Published: 04 July 2007

That old chestnut again. The story that BP is exploring the possibility of a mega-merger with Shell to create the Western world’s largest oil company does at least have the merit of once being partially true. Exploratory talks were indeed held a year or two back when John Browne was chief executive of BP. They were one of the things that convinced the BP board that Lord Browne had been too long in the job and needed to be reined in.

The story should be given even less credence today than it was back then. Not in a month of Sundays are US and European regulators going to allow any such merger – or at least not without disposals so large that they would undermine much of the transaction’s purpose. So why has the rumour come bouncing back? With the City advisory fees on any such deal likely to be almost as humongous as the merger itself, this may be a question more of hope than realistic expectation.

Yet the thinking behind such an apparently monstrous marriage is not entirely without foundation. The world’s reserves of oil and gas are not in any danger of running out any time soon, but we may be quite close to so-called “peak production”. Some of the world’s biggest known sources of hydrocarbons, are, moreover, increasingly closed off to the Western oil majors. To the Middle East must now be added Venezuela, and perhaps Russia too, whose mood has turned distinctly hostile.
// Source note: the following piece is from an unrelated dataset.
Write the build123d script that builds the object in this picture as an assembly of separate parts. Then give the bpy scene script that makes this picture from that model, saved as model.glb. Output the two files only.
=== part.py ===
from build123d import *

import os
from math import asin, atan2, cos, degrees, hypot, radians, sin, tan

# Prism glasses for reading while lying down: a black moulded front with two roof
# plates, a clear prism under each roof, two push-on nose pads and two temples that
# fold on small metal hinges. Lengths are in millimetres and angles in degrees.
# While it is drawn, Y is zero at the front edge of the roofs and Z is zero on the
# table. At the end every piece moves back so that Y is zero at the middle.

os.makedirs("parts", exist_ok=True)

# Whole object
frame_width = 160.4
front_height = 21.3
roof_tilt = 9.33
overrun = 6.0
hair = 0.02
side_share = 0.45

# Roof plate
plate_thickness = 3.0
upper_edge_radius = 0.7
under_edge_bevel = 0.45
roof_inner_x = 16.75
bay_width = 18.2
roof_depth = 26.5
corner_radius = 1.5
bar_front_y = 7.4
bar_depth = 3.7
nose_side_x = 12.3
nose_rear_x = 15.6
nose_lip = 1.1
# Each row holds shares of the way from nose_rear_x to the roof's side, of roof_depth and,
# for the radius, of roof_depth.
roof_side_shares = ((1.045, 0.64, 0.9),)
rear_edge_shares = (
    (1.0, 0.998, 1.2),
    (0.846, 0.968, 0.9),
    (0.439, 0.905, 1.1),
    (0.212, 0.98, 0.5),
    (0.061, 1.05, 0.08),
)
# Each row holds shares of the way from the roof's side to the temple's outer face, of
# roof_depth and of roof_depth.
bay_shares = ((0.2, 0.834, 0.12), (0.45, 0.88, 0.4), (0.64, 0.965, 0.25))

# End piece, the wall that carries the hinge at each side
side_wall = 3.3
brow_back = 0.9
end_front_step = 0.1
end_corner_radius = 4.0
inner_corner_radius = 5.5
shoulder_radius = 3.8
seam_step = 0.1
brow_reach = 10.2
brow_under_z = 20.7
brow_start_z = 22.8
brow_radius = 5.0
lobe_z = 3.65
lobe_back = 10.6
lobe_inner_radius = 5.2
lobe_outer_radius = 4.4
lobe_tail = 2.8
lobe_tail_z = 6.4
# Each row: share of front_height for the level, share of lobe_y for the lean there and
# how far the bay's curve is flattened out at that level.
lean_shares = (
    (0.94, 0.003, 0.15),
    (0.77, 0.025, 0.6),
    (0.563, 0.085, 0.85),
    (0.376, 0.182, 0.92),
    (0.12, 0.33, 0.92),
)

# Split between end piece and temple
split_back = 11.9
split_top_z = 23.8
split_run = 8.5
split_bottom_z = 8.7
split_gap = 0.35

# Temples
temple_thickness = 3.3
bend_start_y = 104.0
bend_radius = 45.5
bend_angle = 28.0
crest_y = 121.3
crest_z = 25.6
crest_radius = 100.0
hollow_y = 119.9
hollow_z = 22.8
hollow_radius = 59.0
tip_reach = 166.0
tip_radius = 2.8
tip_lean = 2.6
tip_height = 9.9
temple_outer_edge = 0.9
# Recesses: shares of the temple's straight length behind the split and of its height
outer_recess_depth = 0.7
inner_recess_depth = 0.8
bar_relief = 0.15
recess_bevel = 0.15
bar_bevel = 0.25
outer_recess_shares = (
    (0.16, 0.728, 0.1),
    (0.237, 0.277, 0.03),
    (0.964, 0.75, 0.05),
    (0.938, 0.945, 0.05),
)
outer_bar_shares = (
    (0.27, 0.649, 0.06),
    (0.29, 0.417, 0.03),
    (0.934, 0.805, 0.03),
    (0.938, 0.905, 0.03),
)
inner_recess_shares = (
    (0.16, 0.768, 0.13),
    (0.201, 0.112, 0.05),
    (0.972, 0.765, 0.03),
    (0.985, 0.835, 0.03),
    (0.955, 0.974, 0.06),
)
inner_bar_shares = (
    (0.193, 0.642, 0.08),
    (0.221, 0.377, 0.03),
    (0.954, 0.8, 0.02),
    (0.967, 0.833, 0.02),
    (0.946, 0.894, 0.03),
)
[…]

This may be as much a function of the high oil price as anything else and is certainly nothing new to the oil industry. Buoyant oil revenues have allowed countries such as Russia to spurn the Western capital and expertise that in more austere times they so desperately needed. Some of this may come back with the next downturn.

Yet the bottom line is that the oil majors are struggling to replace their reserves at anything like the same rate as they are expending them. For the oil majors at least, the oil truly does seem to be running out. The sort of successes in far-off lands being reported by smaller players such as Cairn, though not to be sneezed at, would only amount to a few days’ production for the big boys.
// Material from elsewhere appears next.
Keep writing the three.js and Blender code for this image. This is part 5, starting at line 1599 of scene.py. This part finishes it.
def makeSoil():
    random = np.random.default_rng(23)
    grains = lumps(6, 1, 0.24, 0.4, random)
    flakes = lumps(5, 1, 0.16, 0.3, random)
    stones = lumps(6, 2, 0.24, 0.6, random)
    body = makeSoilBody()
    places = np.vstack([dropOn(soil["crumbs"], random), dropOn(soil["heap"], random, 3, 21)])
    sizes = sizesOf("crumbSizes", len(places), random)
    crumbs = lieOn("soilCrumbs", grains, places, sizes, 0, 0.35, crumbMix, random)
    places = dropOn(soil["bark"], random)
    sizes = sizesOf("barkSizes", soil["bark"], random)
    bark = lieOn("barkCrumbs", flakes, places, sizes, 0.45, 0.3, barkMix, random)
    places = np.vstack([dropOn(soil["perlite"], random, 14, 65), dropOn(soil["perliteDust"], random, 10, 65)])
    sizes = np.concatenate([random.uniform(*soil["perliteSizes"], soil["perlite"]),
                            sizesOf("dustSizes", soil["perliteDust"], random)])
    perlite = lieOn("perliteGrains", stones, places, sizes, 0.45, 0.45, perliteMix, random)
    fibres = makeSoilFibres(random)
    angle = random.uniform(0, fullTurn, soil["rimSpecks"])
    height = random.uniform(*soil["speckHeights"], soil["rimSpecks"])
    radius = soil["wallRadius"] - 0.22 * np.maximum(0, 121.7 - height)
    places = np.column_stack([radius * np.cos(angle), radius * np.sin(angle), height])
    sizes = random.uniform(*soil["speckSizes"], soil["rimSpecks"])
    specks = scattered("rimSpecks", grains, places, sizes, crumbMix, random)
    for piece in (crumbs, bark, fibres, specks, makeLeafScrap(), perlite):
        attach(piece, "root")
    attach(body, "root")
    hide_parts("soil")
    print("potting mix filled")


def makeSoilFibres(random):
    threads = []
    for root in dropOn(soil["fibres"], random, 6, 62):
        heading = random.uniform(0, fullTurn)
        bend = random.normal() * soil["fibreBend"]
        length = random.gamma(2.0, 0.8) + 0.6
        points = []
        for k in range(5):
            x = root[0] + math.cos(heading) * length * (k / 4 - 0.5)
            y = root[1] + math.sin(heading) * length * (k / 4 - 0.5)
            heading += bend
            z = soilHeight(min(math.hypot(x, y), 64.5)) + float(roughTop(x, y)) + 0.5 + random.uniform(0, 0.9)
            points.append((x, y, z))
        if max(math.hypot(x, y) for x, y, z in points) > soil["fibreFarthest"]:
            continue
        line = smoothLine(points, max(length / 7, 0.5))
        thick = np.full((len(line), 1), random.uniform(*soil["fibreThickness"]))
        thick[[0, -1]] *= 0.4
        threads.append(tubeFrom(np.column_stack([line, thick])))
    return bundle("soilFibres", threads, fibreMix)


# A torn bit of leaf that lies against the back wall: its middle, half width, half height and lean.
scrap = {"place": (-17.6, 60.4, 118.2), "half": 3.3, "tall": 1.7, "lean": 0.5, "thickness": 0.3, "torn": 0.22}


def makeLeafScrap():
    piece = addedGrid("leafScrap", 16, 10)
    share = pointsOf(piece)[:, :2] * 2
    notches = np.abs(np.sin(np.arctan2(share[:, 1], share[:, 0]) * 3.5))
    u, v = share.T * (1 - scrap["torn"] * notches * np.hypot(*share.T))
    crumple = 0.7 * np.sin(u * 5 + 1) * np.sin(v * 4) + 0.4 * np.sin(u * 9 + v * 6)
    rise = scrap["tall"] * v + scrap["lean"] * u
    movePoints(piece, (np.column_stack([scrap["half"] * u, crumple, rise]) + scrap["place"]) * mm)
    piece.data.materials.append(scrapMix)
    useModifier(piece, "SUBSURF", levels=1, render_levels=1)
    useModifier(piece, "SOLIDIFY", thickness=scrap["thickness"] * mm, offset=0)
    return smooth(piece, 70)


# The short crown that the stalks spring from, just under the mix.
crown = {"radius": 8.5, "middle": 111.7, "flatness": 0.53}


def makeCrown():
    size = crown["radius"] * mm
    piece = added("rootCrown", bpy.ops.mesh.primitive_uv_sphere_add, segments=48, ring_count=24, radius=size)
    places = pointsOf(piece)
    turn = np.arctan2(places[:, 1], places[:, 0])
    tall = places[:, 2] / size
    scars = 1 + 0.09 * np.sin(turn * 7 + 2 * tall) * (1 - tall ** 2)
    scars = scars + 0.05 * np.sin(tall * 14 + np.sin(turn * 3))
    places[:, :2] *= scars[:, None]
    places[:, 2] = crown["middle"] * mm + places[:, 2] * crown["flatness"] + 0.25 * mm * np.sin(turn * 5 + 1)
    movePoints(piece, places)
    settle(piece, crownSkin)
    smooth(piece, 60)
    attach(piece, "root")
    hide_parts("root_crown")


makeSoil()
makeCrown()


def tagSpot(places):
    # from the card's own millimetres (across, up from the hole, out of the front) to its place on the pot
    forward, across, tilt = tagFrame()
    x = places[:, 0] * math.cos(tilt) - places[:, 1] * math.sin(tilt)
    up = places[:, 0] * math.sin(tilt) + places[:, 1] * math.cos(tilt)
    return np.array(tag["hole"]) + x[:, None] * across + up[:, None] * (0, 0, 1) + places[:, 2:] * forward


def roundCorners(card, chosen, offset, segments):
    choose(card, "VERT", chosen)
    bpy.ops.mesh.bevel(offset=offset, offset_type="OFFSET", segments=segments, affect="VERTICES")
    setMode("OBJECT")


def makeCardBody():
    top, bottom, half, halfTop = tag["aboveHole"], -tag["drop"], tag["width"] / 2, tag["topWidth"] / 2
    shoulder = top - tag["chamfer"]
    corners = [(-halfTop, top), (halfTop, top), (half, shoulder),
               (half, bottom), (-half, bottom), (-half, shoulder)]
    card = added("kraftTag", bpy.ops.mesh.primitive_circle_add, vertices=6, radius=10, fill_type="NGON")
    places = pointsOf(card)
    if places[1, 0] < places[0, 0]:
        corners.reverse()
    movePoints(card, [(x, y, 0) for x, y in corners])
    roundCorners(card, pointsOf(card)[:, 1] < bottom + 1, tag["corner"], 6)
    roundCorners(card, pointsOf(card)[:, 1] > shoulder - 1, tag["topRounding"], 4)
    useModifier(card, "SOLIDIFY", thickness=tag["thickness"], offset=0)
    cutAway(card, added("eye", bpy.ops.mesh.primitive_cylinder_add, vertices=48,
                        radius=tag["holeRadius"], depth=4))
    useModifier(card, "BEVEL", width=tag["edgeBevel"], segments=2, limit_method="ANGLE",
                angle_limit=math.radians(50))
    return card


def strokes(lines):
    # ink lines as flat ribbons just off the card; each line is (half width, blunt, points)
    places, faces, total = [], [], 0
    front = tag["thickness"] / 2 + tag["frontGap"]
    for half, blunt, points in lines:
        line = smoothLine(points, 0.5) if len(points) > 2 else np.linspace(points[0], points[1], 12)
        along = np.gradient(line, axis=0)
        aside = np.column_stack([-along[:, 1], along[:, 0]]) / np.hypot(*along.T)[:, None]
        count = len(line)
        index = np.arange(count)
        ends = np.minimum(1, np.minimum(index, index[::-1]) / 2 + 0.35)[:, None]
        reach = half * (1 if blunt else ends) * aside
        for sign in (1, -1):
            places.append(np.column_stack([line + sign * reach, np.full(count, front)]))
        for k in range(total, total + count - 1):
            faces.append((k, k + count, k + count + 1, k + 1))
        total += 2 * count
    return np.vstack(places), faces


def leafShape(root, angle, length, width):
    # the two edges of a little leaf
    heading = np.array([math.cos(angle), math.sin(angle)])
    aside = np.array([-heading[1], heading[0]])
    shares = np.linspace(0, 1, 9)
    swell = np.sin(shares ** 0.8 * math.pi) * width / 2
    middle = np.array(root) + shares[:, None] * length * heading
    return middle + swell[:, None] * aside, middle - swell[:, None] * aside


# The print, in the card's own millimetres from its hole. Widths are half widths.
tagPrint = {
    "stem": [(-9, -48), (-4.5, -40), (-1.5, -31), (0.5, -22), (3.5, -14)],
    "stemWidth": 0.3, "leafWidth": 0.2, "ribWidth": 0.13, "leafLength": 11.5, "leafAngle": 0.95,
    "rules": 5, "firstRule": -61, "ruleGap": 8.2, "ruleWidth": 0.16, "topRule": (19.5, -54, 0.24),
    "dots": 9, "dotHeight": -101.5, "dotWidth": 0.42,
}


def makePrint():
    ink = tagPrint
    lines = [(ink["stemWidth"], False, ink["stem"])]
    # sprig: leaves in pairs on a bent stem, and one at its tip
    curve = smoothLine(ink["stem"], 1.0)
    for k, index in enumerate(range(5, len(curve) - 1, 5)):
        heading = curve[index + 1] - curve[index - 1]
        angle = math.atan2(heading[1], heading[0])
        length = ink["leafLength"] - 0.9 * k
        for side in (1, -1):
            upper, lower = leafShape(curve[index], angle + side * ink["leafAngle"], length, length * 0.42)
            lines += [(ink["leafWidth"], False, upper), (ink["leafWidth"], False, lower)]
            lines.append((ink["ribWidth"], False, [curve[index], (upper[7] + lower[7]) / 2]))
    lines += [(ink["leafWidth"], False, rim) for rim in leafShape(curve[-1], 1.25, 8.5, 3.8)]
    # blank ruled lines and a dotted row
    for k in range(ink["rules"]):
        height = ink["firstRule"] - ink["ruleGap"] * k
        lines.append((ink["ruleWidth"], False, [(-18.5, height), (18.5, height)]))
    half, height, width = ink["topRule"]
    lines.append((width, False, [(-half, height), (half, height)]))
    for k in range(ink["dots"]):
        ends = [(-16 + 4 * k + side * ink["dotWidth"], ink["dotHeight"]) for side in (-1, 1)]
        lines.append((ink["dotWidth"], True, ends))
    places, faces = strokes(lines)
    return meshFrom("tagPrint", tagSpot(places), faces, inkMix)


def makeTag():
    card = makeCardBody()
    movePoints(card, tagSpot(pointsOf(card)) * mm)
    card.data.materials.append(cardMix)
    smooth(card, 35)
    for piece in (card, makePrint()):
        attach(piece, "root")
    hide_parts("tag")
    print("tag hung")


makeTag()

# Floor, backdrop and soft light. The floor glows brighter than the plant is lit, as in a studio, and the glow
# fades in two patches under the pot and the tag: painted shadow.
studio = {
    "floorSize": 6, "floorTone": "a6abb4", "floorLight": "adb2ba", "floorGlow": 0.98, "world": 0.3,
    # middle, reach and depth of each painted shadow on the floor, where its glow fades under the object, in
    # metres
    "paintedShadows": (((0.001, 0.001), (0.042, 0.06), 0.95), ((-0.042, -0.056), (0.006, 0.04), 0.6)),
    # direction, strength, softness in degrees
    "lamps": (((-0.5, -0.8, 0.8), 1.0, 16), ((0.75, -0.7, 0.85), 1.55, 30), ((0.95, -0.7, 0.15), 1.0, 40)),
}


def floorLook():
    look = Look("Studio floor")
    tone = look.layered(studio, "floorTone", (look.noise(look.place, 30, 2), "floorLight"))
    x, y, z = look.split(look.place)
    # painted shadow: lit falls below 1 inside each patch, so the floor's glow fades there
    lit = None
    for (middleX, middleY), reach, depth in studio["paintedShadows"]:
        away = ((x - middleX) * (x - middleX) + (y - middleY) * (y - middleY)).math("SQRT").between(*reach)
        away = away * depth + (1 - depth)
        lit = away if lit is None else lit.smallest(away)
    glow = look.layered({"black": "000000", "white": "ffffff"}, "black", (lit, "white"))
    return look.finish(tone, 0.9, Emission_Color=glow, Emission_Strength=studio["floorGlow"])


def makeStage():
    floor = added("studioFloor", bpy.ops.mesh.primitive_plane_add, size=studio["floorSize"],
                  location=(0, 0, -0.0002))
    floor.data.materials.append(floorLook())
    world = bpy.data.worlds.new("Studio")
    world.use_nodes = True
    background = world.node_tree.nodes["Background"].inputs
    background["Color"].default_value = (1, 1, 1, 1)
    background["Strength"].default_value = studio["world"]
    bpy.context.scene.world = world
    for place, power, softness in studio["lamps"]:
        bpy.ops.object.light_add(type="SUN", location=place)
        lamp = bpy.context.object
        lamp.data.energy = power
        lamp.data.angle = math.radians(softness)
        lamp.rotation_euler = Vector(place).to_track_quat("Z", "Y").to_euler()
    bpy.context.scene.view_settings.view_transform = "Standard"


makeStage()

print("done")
For all the success BP has achieved in Angola, the Gulf of Mexico, and more recently Libya, it is still not enough. What’s more, there has been a marked deterioration in the terms of entry. Libya has extracted a high price for allowing BP back. Both Shell and BP are being forced to agree more onerous terms in Russia.

The question for directors of both companies is whether this is a permanent shift, or just a cyclical one which will abate when the oil price falls back to a level where foreign participation is more appreciated. An added complication is the arrival on the energy scene of some highly aggressive Chinese players with priorities that are much more national and strategic than commercial. They too are distorting the terms of trade.
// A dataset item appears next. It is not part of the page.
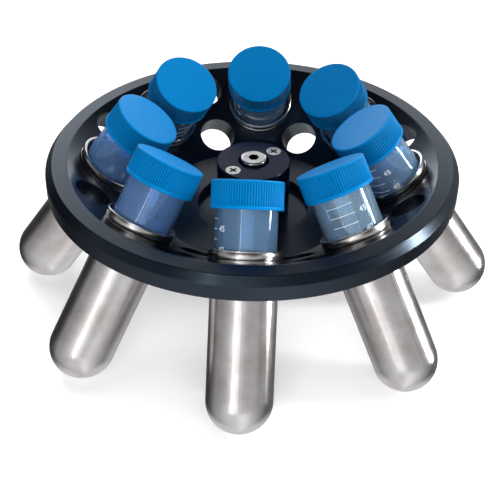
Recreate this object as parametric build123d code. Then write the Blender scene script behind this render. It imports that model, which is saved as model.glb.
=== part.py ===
from build123d import *
import math
import os

# Fixed-angle rotor for eight 50 ml tubes: a turned aluminium dish, eight steel
# sleeves that hang in it at 35 degrees, a capped tube in each sleeve, and a hub
# with a captive screw that holds the rotor down on a centrifuge spindle.
# Millimetres, +Z up.  The origin is on the rotor axis, in the plane of the
# eight sleeve ends that the rotor stands on.  Place 1 faces -Y and the places
# run counter-clockwise seen from above.

# ---------------------------------------------------------------- places
PLACES = 8
TILT = 35.0                      # tube axis from the vertical
PITCH_RADIUS = 65.4              # where a tube axis crosses the rim-top plane

# All heights along a tube axis are from the rim-top plane, up is positive.
SEAT = -16.0                     # underside of the sleeve collar
SLEEVE_END = -95.75
SLEEVE_RADIUS = 15.85
SLEEVE_WALL = 0.8
COLLAR_RADIUS = 17.55
COLLAR_TOP = -10.7
LIP_HEIGHT = 0.45                # flared lip on top of the collar
FOOT_RING = 0.6                  # ring that the collar stands on

TUBE_RADIUS = 14.6
TUBE_WALL = 1.0
TUBE_TIP = -93.2
TUBE_TIP_RADIUS = 4.3
TUBE_CONE = 15.5                 # height of the conical bottom
TUBE_MOUTH = 19.6

CAP_RADIUS = 17.0
CAP_BAND_RADIUS = 17.15
CAP_BAND = 1.7                   # height of the plain band under the grip
CAP_BOTTOM = 8.05
CAP_TOP = 21.5
CAP_TOP_WALL = 1.6
CAP_BORE_RADIUS = 15.7
CAP_SEAL_RADIUS = 13.2
CAP_SEAL_DEPTH = 2.2

PAD_GAP = 0.15                   # cushion to sleeve and to tube tip
PAD_TOP = -80.0

# ---------------------------------------------------------------- dish
RIM_RADIUS = 105.0
RIM_TOP_RADIUS = 101.6           # outer edge of the flat top land
RIM_FACET = 3.9                  # height of the bevel under the top land
RIM_HEIGHT = 12.0
RIM_BREAK = 0.6
LIP_RADIUS = 93.9                # inner edge of the flat top land
WALL = 13.0                      # thickness of the conical wall
FLOOR_RADIUS = 49.6
TROUGH_RADIUS = 29.0
TROUGH_DEPTH = 4.0
SLEEVE_BORE_RADIUS = 16.15
SEAT_RADIUS = 18.1
HOLE_RADIUS = 9.6
INNER_HOLES_AT = 60.2            # radii of the two rings of through holes
OUTER_HOLES_AT = 83.7

# ---------------------------------------------------------------- hub
HUB_RADIUS = 18.8
HUB_TOP = -4.6
PLATE_THICKNESS = 5.0
BOSS_RADIUS = 24.0
BOSS_BOTTOM = -60.0
SPINDLE_RADIUS = 7.0             # locating bore for a 14 mm spindle
SPINDLE_SEAT_TOP = -42.0
RELIEF_RADIUS = 7.6              # clearance above the locating bore
RELIEF_TOP = -28.0
KEY_WIDTH = 5.0
KEY_DEPTH = 4.0
RING_POCKET_RADIUS = 9.5
RING_POCKET_BOTTOM = -18.0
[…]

For the oil majors to answer these pressures by eating each other none the less seems to me to amount to a strategy of despair. It is no kind of a solution to the problem of asset replacement simply to buy your nearest rival. The cost synergies would keep the bottom line growing for a while longer, but eventually the same problem would return in magnified form. If rumours of a merger between BP and Shell seem exaggerated, those of the impending death of the oil majors look equally implausible. They may be past their zenith in terms of profits and influence, but even in run-off they remain mighty powerful beasts.